The funeral liturgy for Antonin Scalia at the Immaculate Conception Basilica was imperial. It was the social-political event for this year in D.C., so far. The glitterati of politics, the media, finance and the military were there in all their glory. Of course, the one person not in the pews or in the sanctuary was Antonin Scalia. He was with the community of the dead. He was face to face with Ricky Ray Rector, Lionel Herrera, Willie Brown, Karla Faye Tucker, Warren McCleskey, Lynda Block, Willie Darden, Amos King and newly arrived on February 17, 2016, Travis Hittson, as well as 1272 others in whose homicide he participated. In almost all of the 1282 death penalty cases during his time on the Supreme Court, he was positioned to mercifully stop the destruction of each of these human beings. But he publicly, and vigorously or silently, refused to be merciful. A large percentage of the victims of his mercilessness were afforded a funeral far removed from the garishness of his funeral. They were simply thrown into a pauper’s grave with the rest of “the least.”
On the several nationally televised live broadcasts of Antonin’s funeral—and on the days before and after his funeral—the U.S. public was inundated with non-stop laudatory commentaries about him via U.S. corporate media. So be it.
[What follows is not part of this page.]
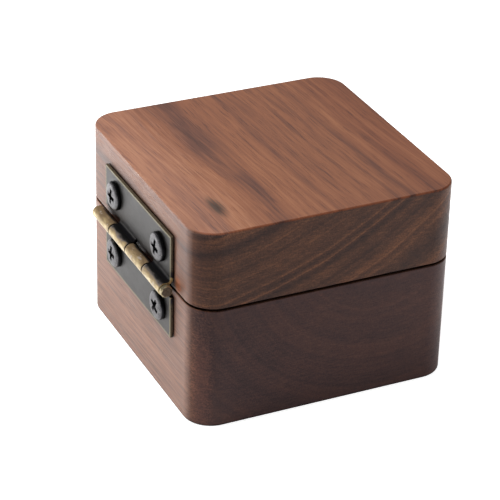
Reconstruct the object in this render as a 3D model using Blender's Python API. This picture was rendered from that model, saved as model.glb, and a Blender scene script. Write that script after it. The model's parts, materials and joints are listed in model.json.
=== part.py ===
"""Hinged walnut ring box, modelled as an assembly of separate pieces.

The origin is under the middle of the box, on the face it stands on. +Z is up, the hinge is on
the back at +Y, the lid lifts from the front at -Y, and left is -X. All lengths are in metres.
"""
import math

import bmesh
import bpy
from mathutils import Vector

# Wooden box
BOX_WIDTH = 0.050
BOX_DEPTH = 0.050
BOX_HEIGHT = 0.038
SEAM_HEIGHT = 0.0233
SEAM_GAP = 0.0005
CORNER_RADIUS = 0.0052
CORNER_STEPS = 8
TOP_EDGE_RADIUS = 0.0004
RIM_EDGE_RADIUS = 0.00015
WALL = 0.006
CAVITY_CORNER_RADIUS = 0.0032
FLOOR_THICKNESS = 0.004
ROOF_THICKNESS = 0.0043

# Clearances
REST_GAP = 0.0003
METAL_GAP = 0.0001

# Hinge: its barrel is a little longer than its plates, which stop short at the right
HINGE_X = -0.0001
HINGE_RISE = 0.0003
BARREL_LENGTH = 0.0306
PLATE_INSET = 0.0010
LEAF_REACH = 0.0099
SHEET = 0.00055
PIN_OFFSET = 0.0017
BARREL_RADIUS = 0.0012
KNUCKLES = 4
KNUCKLE_GAP = 0.00025
BEND_RADIUS = 0.0010
ROLL_SWEEP = math.radians(280)
ARC_STEP = math.radians(20)
PIN_CLEARANCE = 0.00008
PIN_HEAD_RADIUS = 0.0011
PIN_HEAD_THICKNESS = 0.0008
PIN_EDGE = 0.00015

# Screws
SCREW_SPACING = 0.0200
SCREW_RISE = 0.0058
SCREW_HEAD_RADIUS = 0.00265
SCREW_HEAD_HEIGHT = 0.00095
SCREW_SHANK_RADIUS = 0.0009
SCREW_LENGTH = 0.0056
SCREW_TIP = 0.0012
SCREW_HOLE_RADIUS = 0.00115
RECESS_SPAN = 0.0032
RECESS_WIDTH = 0.0009
RECESS_DEPTH = 0.0007
RECESS_TURNS = {"lid_left": 10, "lid_right": 8, "base_left": 32, "base_right": 5}
PILOT_HOLE_DEPTH = 0.0051

# Magnets
MAGNET_RADIUS = 0.002
MAGNET_THICKNESS = 0.002
MAGNET_POSITION = 0.0212
MAGNET_SIDE_GAP = 0.00015

# Ring insert and lid pad
CARD = 0.0008
VELVET = 0.0005
SLOT_WIDTH = 0.0022
ROLL_HEIGHT = 0.0145
ROLL_EDGE_RADIUS = 0.0050
PAD_FOAM_THICKNESS = 0.0013
PAD_EDGE_RADIUS = 0.0006

ROUND_STEPS = 24
SMALL_ROUND_STEPS = 16

PIN_Y = BOX_DEPTH / 2 + PIN_OFFSET
PIN_Z = SEAM_HEIGHT + HINGE_RISE
BARREL_LEFT = HINGE_X - BARREL_LENGTH / 2
BARREL_RIGHT = HINGE_X + BARREL_LENGTH / 2
PLATE_RIGHT = BARREL_RIGHT - PLATE_INSET
BASE_TOP = SEAM_HEIGHT - SEAM_GAP / 2
LID_BOTTOM = SEAM_HEIGHT + SEAM_GAP / 2
CAVITY_HALF = BOX_WIDTH / 2 - WALL
PLATE_FACE = BOX_DEPTH / 2 + METAL_GAP + SHEET


def clear_scene():
    for old in list(bpy.data.objects):
        bpy.data.objects.remove(old, do_unlink=True)


# Materials


def material(name, colour, roughness, metallic=0.0):
    made = bpy.data.materials.new(name)
    made.use_nodes = True
    shader = made.node_tree.nodes["Principled BSDF"]
    shader.inputs["Base Color"].default_value = (*colour, 1.0)
    shader.inputs["Roughness"].default_value = roughness
    shader.inputs["Metallic"].default_value = metallic
    made.diffuse_color = (*colour, 1.0)
    return made


def make_materials():
    return {
        "walnut": material("walnut", (0.20, 0.10, 0.06), 0.45),
        "bronze": material("bronze", (0.16, 0.14, 0.13), 0.40, 0.9),
        "pin_brass": material("pin_brass", (0.42, 0.33, 0.20), 0.35, 1.0),
        "screw_black": material("screw_black", (0.08, 0.07, 0.07), 0.40, 0.9),
        "nickel": material("nickel", (0.60, 0.59, 0.56), 0.25, 1.0),
        "card": material("card", (0.42, 0.36, 0.28), 0.85),
        "foam": material("foam", (0.75, 0.72, 0.62), 0.90),
        "velvet": material("velvet", (0.62, 0.52, 0.38), 0.80),
    }


# Building blocks


def rounded_rectangle(half_x, half_y, radius, z, centre_y=0.0):
    """Points round a rectangle with rounded corners, anticlockwise seen from above."""
    corners = [(1, 1, 0), (-1, 1, 90), (-1, -1, 180), (1, -1, 270)]
    points = []
    for side_x, side_y, start in corners:
        for step in range(CORNER_STEPS + 1):
            angle = math.radians(start + 90 * step / CORNER_STEPS)
            x = side_x * (half_x - radius) + radius * math.cos(angle)
            y = side_y * (half_y - radius) + radius * math.sin(angle)
            points.append(Vector((x, centre_y + y, z)))
    return points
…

People can say what they want, or what they are paid to say as they wish. But let us not be infantile. All praise of any kind originates in some value system, which holds “this or that” is worthwhile in reality. In the Mafia, the road to praise and glory is being an obedient enforcer for the godfather. In Jesus’ understanding of reality, and hence of what is worthwhile, such activity would not be praiseworthy. It would be spurned as evil. What good does it do a person to be a highly praised and honored Mafia enforcer and lose his immortal soul, would be the view from Jesus’ understanding of reality.
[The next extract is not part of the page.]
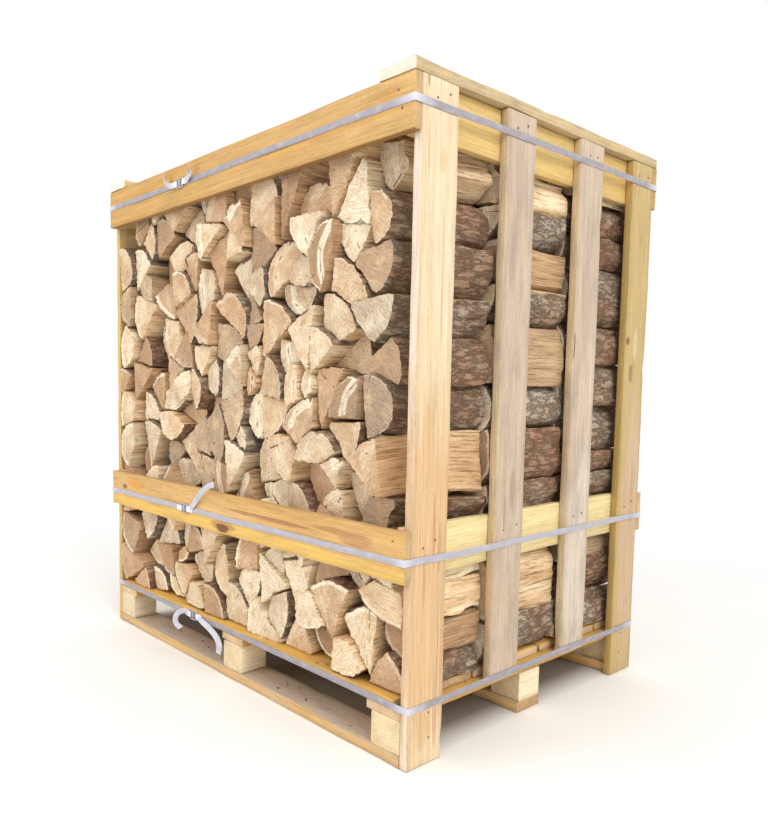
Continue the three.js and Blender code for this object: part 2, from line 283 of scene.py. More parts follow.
    # Stains and big knots that this board is known by, with edges frayed along the grain.
    frayed = node(tree, "MapRange", {"Value": smudge, "To Min": -0.5, "To Max": 0.5})
    frayed = node(tree, "Math", {0: streak, 1: 0.9, 2: frayed}, operation="MULTIPLY_ADD")
    for (along, up), (half_long, half_wide), code, share in stains:
        place = node(tree, "Attribute", attribute_name="place", out="Vector")
        away = node(tree, "VectorMath", {0: place, 1: (along, up, 0.0)}, operation="SUBTRACT")
        away = node(tree, "VectorMath", {0: away, 1: (1 / half_long, 1 / half_wide, 0.0)},
                    operation="MULTIPLY")
        away = node(tree, "VectorMath", {0: away}, operation="LENGTH", out="Value")
        away = node(tree, "Math", {0: away, 1: frayed}, operation="ADD")
        inside = node(tree, "MapRange", {"Value": away, "From Min": 1.55, "From Max": 1.1, "To Max": share},
                      interpolation_type="SMOOTHSTEP")
        stained = node(tree, "MixRGB", {"Fac": inside, "Color1": stained, "Color2": linear(code)})
    knotted = node(tree, "MixRGB", {"Fac": knot, "Color1": stained, "Color2": linear("#7d4f33")})
    dirty = node(tree, "MixRGB", {"Fac": grey, "Color1": knotted, "Color2": linear(dirt)})
    if top_dirt:
        facing = node(tree, "SeparateXYZ", {0: node(tree, "NewGeometry", out="Normal")}, out=2)
        lying = node(tree, "MapRange", {"Value": facing, "From Min": 0.6, "From Max": 0.95})
        cover = node(tree, "MapRange", {"Value": smudge, "From Min": 0.25, "From Max": 0.5, "To Min": 0.55,
                                        "To Max": top_dirt})
        lying = node(tree, "Math", {0: lying, 1: cover}, operation="MULTIPLY")
        dirty = node(tree, "MixRGB", {"Fac": lying, "Color1": dirty, "Color2": linear(dirt)})
    light = node(tree, "MapRange", {"Value": fibre, "From Min": 0.25, "From Max": 0.75, "To Min": 0.80,
                                    "To Max": 1.14})
    streaked = node(tree, "MapRange", {"Value": streak, "From Min": 0.3, "From Max": 0.7, "To Min": 0.94,
                                       "To Max": 1.04})
    light = node(tree, "Math", {0: light, 1: streaked}, operation="MULTIPLY")
    # Hairline drying cracks and torn fibre, 1 to 2 mm wide, and fuzz left by the saw.
    hair = node(tree, "Math", {0: streak, 1: 0.46, 2: 0.012}, operation="COMPARE")
    hair = node(tree, "MapRange", {"Value": hair, "To Min": 1.0, "To Max": 1.0 if end_grain else 0.87})
    light = node(tree, "Math", {0: light, 1: hair}, operation="MULTIPLY")
    fuzz = node(tree, "TexNoise", {"Vector": at, "Scale": 340.0, "Detail": 2.0, "Roughness": 0.7})
    fuzz = node(tree, "MapRange", {"Value": fuzz, "From Min": 0.25, "From Max": 0.75, "To Min": 0.87,
                                   "To Max": 1.13})
    light = node(tree, "Math", {0: light, 1: fuzz}, operation="MULTIPLY")
    toned = node(tree, "Math", {0: tone[0], 1: 0.05, 2: light}, operation="MULTIPLY_ADD")
    worn = node(tree, "Math", {0: edge, 1: -0.10, 2: toned}, operation="MULTIPLY_ADD")
    if end_grain:
        worn = node(tree, "Math", {0: worn, 1: 0.92}, operation="MULTIPLY")
    colour = node(tree, "VectorMath", {0: dirty, "Scale": worn}, operation="SCALE")
    height = node(tree, "Math", {0: late_band, 1: 0.35, 2: fibre}, operation="MULTIPLY_ADD")
    height = node(tree, "Math", {0: saw, 1: 0.3, 2: height}, operation="MULTIPLY_ADD")
    bump = node(tree, "Bump", {"Strength": 0.55, "Distance": 0.0009, "Height": height})
    rough = node(tree, "MapRange", {"Value": fibre, "To Min": 0.62, "To Max": 0.85})
    surface = node(tree, "BsdfPrincipled", {"Base Color": colour, "Roughness": rough, "Normal": bump,
                                            "IOR": 1.5, "Specular IOR Level": 0.3})
    node(tree, "OutputMaterial", {"Surface": surface})
    return material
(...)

Supreme Court Justice Harold Blackmun, a Jew, could easily have supported the death penalty by following the lex talionis found in the Mosaic Law and other codes of law:
“The rest will hear and be afraid, and will never again do such an evil thing among you. Thus you shall not show pity: life for life, eye for eye, tooth for tooth, hand for hand, foot for foot” (Dt 19:20-21; Lev 24:19-21; Ex 21:23).
But, Blackmun did not. When he announced his intention to no longer support the death penalty in any case, he said, “When I sit on a Court that reviews and affirms capital convictions, I am part of the machinery of death.” Antonin Scalia a Catholic Christian believed that Jesus was Lord, God, Messiah, the Word of God Incarnate and Savior. He knew that according to His Church’s doctrine, “The commandments of Jesus, preeminently the Sermon on the Mount, are the standard of Christian conduct, not the Mosaic law, except where some of the Mosaic commandments have now been invested with the authority of Jesus.” He also knew Jesus did not “invested with His authority” the lex talionis, but rather totally rejected it: “You have heard it said of old, ‘an eye for an eye and a tooth for a tooth’ but I say to you…” (Mt 5:38-42). But, he chose to live a significant segment of his life by the letter and spirit of lex talionis.
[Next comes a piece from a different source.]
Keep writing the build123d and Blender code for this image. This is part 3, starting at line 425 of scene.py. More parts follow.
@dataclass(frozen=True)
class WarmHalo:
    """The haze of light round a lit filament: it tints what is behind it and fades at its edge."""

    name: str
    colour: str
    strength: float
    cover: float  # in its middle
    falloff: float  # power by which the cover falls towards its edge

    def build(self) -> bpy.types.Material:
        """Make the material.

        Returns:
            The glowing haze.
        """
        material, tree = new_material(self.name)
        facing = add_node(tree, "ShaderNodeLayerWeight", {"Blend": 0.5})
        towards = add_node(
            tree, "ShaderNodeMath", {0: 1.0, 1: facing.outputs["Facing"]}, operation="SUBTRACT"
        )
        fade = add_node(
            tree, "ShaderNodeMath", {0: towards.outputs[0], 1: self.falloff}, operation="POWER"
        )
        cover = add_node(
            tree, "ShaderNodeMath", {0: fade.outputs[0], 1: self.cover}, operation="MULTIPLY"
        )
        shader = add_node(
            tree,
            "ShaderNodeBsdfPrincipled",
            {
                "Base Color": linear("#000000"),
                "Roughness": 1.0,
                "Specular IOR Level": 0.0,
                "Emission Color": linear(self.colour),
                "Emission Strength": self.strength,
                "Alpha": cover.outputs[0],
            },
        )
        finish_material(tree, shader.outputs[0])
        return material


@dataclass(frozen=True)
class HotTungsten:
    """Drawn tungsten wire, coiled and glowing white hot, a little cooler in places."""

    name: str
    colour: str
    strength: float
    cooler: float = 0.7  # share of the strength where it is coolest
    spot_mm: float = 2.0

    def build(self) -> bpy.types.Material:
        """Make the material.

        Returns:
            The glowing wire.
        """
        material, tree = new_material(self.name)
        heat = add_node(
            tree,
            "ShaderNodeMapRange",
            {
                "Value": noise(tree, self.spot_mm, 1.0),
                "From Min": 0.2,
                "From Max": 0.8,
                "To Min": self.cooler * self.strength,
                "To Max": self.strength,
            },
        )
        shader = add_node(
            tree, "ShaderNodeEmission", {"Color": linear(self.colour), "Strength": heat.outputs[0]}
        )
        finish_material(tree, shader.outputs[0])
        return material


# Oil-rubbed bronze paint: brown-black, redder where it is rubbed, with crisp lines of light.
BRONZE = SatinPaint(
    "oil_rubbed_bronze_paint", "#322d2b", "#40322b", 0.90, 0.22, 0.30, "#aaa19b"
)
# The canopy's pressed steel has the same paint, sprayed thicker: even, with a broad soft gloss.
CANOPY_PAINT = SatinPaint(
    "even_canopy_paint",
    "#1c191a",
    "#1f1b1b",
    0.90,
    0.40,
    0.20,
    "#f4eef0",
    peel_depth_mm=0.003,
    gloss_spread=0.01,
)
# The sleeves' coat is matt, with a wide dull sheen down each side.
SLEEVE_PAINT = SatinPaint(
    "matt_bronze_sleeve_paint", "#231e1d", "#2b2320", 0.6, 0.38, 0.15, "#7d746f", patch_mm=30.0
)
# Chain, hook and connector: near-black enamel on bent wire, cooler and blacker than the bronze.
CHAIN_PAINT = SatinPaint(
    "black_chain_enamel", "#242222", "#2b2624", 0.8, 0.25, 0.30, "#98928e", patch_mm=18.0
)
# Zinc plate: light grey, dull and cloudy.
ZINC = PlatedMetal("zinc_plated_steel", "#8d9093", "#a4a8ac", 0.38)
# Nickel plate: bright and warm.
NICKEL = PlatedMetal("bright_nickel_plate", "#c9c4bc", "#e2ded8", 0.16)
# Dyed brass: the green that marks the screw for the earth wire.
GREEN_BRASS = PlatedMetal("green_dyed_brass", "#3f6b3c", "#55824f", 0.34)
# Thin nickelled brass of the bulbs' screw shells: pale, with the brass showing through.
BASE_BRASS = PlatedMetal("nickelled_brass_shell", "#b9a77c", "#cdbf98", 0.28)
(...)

Yet, Antonin Scalia was lionized in the official Catholic press and among the Catholic hierarchy for his Catholicism, even though by a premeditated decision he chose to be only a part-time disciple of Jesus—something Jesus called no one to be. By his own admission, he parted company with Jesus at the doorway to his job. In other words, he followed not the Way of Jesus but the Way of Mafia Catholicism—family values, excessive tithing, tenacious patriotism, reception of all the Sacraments, a pedestal-like respect for nuns and an appetite for liturgical theatre. But when it came to the organization’s business, Jesus and His teachings were left on the doorstep and locked-out.
What concerns me is the eternal and temporal lethal frivolousness of Mr. Scalia’s Christian witness, indeed his false witness, to others of the Jesus of the Gospels and His teaching. What is equally disquieting are the leaders of the institutional Churches exuberantly aggrandizing his part-time, les talionis Christianity. But, what is spiritually alarming in the extreme is his perception of God and reality that would lead him and like-minded Christians to continuously and heedlessly pray, “Forgive us our trespasses as we forgive those who trespass against us.”
Again, time and its choices of thoughts, words and deeds are tethered to eternity.